======== Supplied material

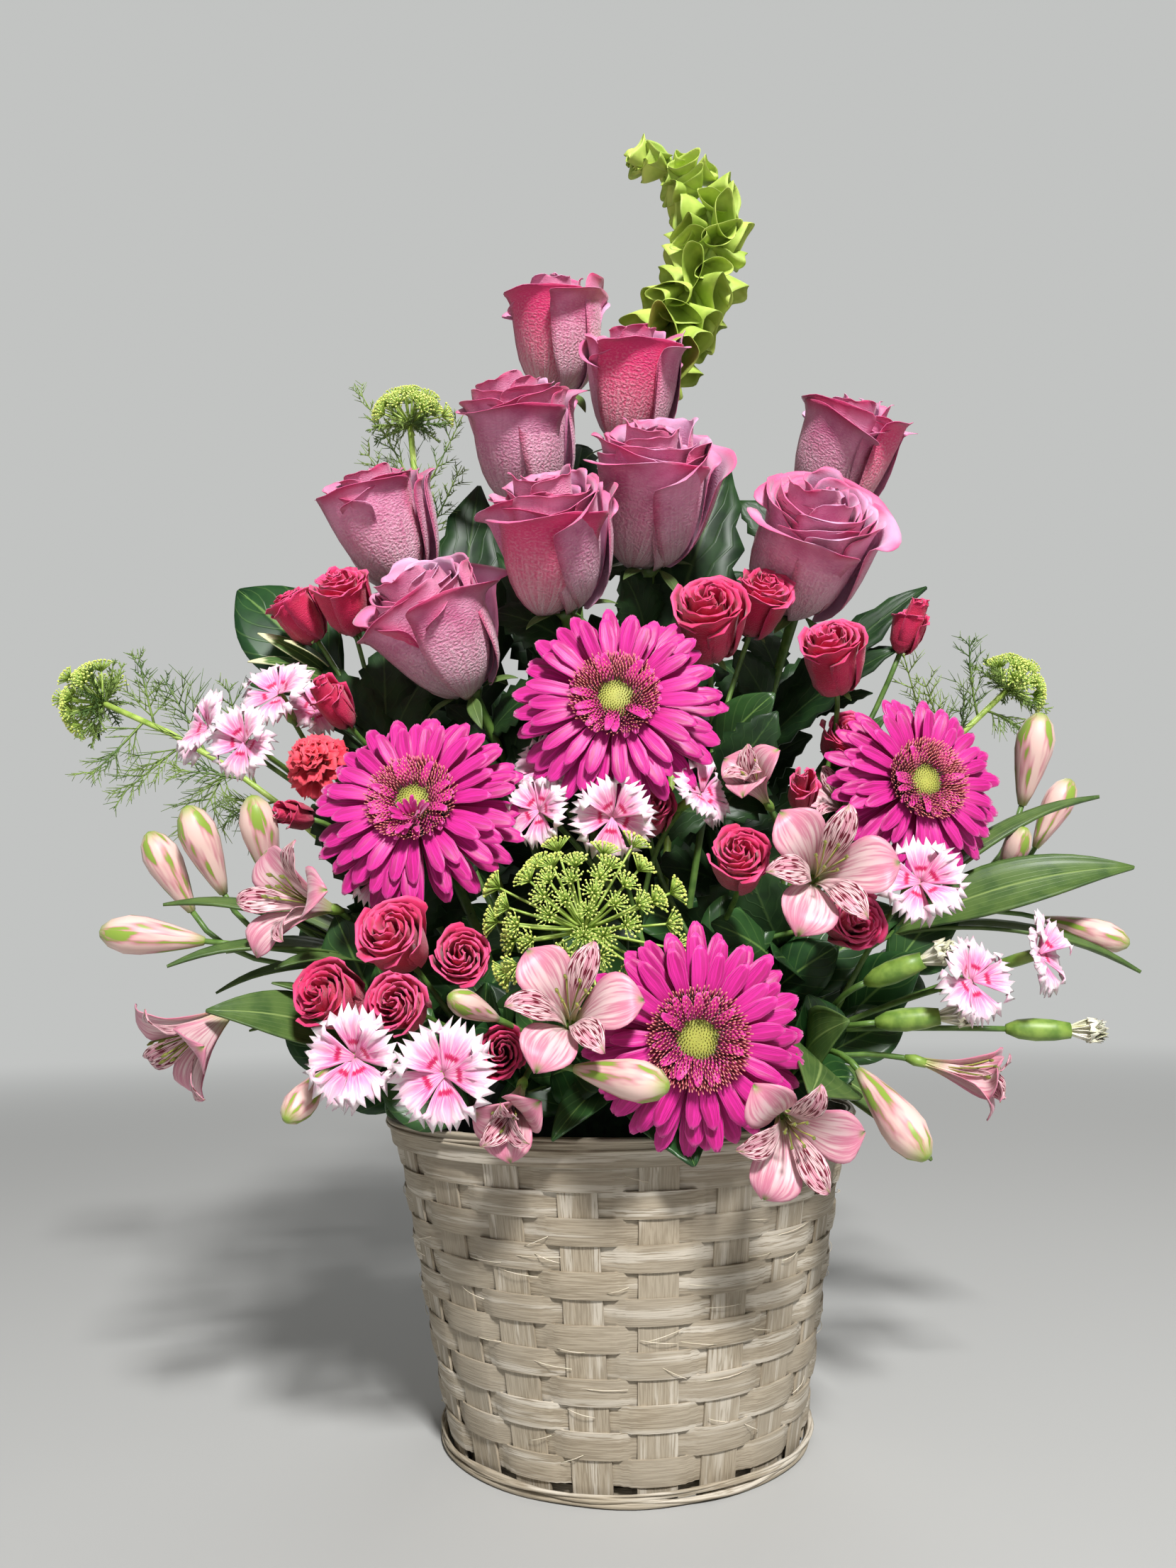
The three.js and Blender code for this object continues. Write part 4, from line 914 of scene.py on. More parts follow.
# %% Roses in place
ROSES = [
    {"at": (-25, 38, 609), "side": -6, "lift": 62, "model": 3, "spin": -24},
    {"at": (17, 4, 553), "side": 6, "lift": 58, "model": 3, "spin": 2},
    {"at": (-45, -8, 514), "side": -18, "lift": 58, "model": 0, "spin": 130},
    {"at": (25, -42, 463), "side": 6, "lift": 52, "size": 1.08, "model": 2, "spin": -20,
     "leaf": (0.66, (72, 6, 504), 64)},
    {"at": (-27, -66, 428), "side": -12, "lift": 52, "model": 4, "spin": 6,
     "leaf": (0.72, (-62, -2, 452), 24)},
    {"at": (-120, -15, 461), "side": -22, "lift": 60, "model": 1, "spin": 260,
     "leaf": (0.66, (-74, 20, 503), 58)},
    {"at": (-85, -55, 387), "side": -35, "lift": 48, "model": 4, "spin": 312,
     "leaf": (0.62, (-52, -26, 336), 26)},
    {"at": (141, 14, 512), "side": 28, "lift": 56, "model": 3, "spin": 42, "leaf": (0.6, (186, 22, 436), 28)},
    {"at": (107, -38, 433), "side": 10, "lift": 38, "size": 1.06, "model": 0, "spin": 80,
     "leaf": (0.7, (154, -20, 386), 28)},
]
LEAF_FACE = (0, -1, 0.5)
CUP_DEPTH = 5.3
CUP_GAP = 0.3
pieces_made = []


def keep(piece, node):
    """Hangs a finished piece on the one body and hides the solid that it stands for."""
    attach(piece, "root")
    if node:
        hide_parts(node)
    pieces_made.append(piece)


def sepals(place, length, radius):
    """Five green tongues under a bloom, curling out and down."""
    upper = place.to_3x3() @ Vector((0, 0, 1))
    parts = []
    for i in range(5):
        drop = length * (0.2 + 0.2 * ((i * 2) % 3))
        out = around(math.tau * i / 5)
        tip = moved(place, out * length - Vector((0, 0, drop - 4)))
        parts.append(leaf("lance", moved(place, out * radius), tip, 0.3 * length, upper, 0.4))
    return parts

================

#### [Exercise task]
Return the material in full, exactly as shown.

#### [Worked answer]
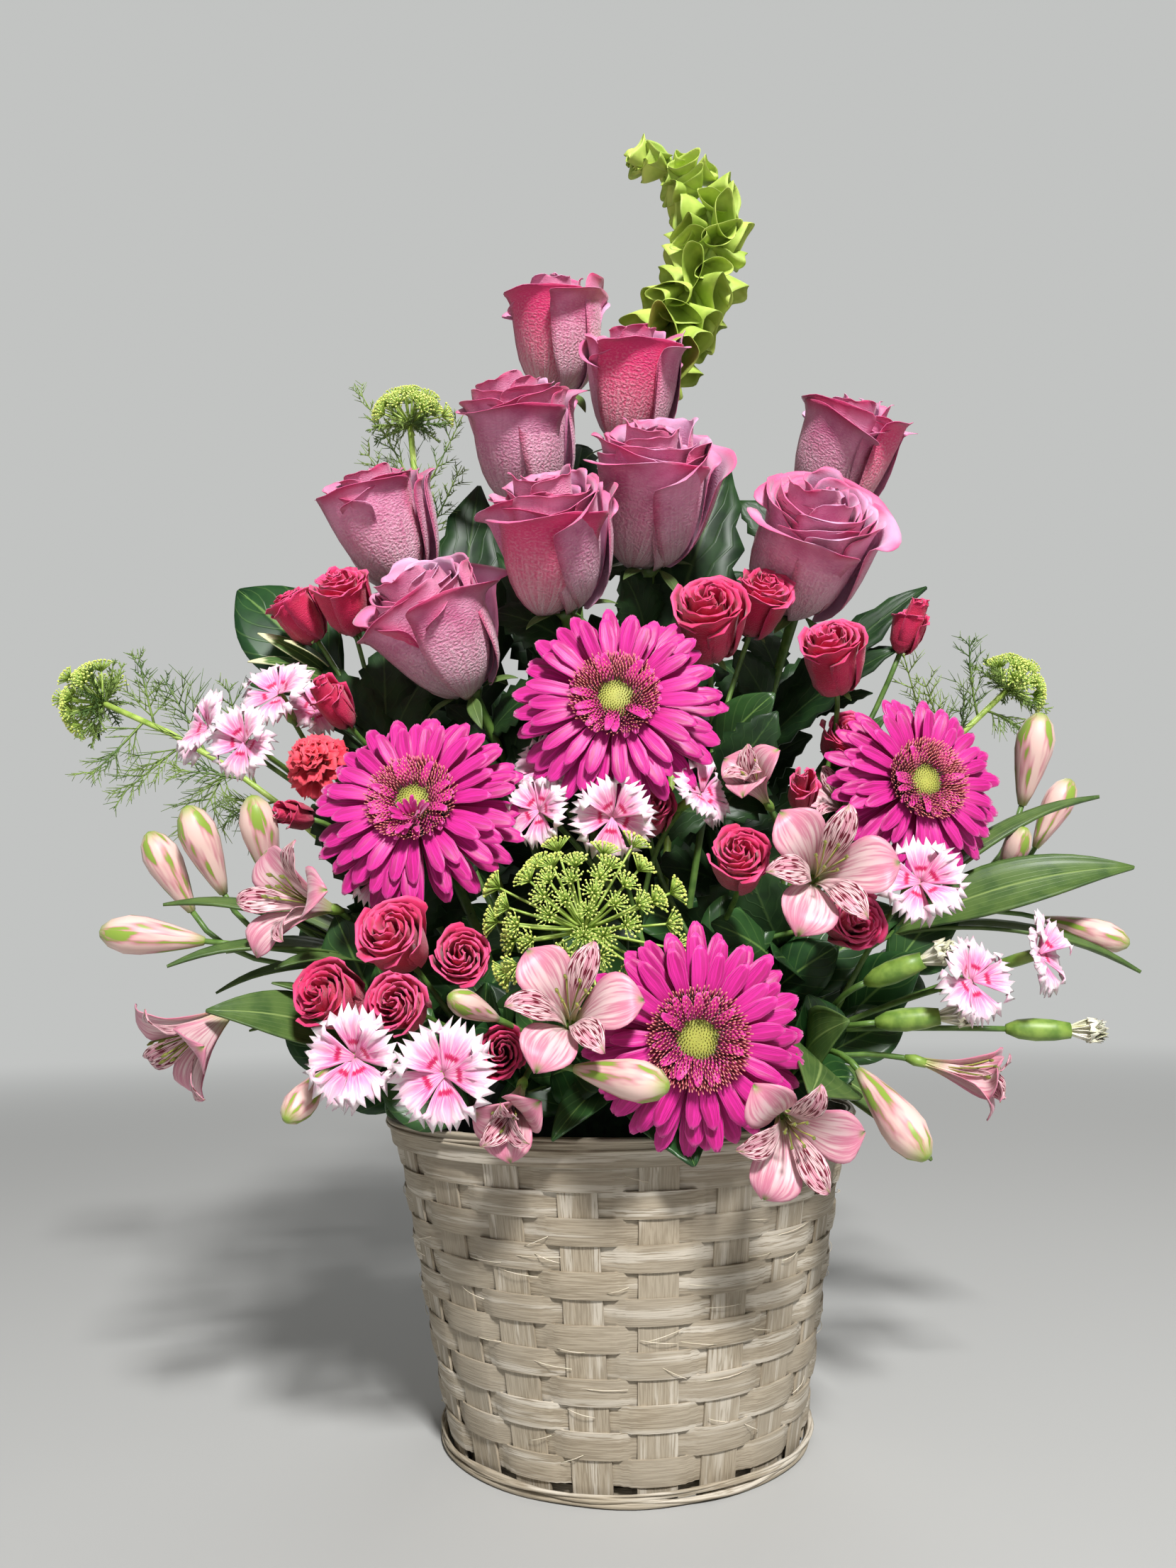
The three.js and Blender code for this object continues. Write part 4, from line 914 of scene.py on. More parts follow.
# %% Roses in place
ROSES = [
    {"at": (-25, 38, 609), "side": -6, "lift": 62, "model": 3, "spin": -24},
    {"at": (17, 4, 553), "side": 6, "lift": 58, "model": 3, "spin": 2},
    {"at": (-45, -8, 514), "side": -18, "lift": 58, "model": 0, "spin": 130},
    {"at": (25, -42, 463), "side": 6, "lift": 52, "size": 1.08, "model": 2, "spin": -20,
     "leaf": (0.66, (72, 6, 504), 64)},
    {"at": (-27, -66, 428), "side": -12, "lift": 52, "model": 4, "spin": 6,
     "leaf": (0.72, (-62, -2, 452), 24)},
    {"at": (-120, -15, 461), "side": -22, "lift": 60, "model": 1, "spin": 260,
     "leaf": (0.66, (-74, 20, 503), 58)},
    {"at": (-85, -55, 387), "side": -35, "lift": 48, "model": 4, "spin": 312,
     "leaf": (0.62, (-52, -26, 336), 26)},
    {"at": (141, 14, 512), "side": 28, "lift": 56, "model": 3, "spin": 42, "leaf": (0.6, (186, 22, 436), 28)},
    {"at": (107, -38, 433), "side": 10, "lift": 38, "size": 1.06, "model": 0, "spin": 80,
     "leaf": (0.7, (154, -20, 386), 28)},
]
LEAF_FACE = (0, -1, 0.5)
CUP_DEPTH = 5.3
CUP_GAP = 0.3
pieces_made = []


def keep(piece, node):
    """Hangs a finished piece on the one body and hides the solid that it stands for."""
    attach(piece, "root")
    if node:
        hide_parts(node)
    pieces_made.append(piece)


def sepals(place, length, radius):
    """Five green tongues under a bloom, curling out and down."""
    upper = place.to_3x3() @ Vector((0, 0, 1))
    parts = []
    for i in range(5):
        drop = length * (0.2 + 0.2 * ((i * 2) % 3))
        out = around(math.tau * i / 5)
        tip = moved(place, out * length - Vector((0, 0, drop - 4)))
        parts.append(leaf("lance", moved(place, out * radius), tip, 0.3 * length, upper, 0.4))
    return parts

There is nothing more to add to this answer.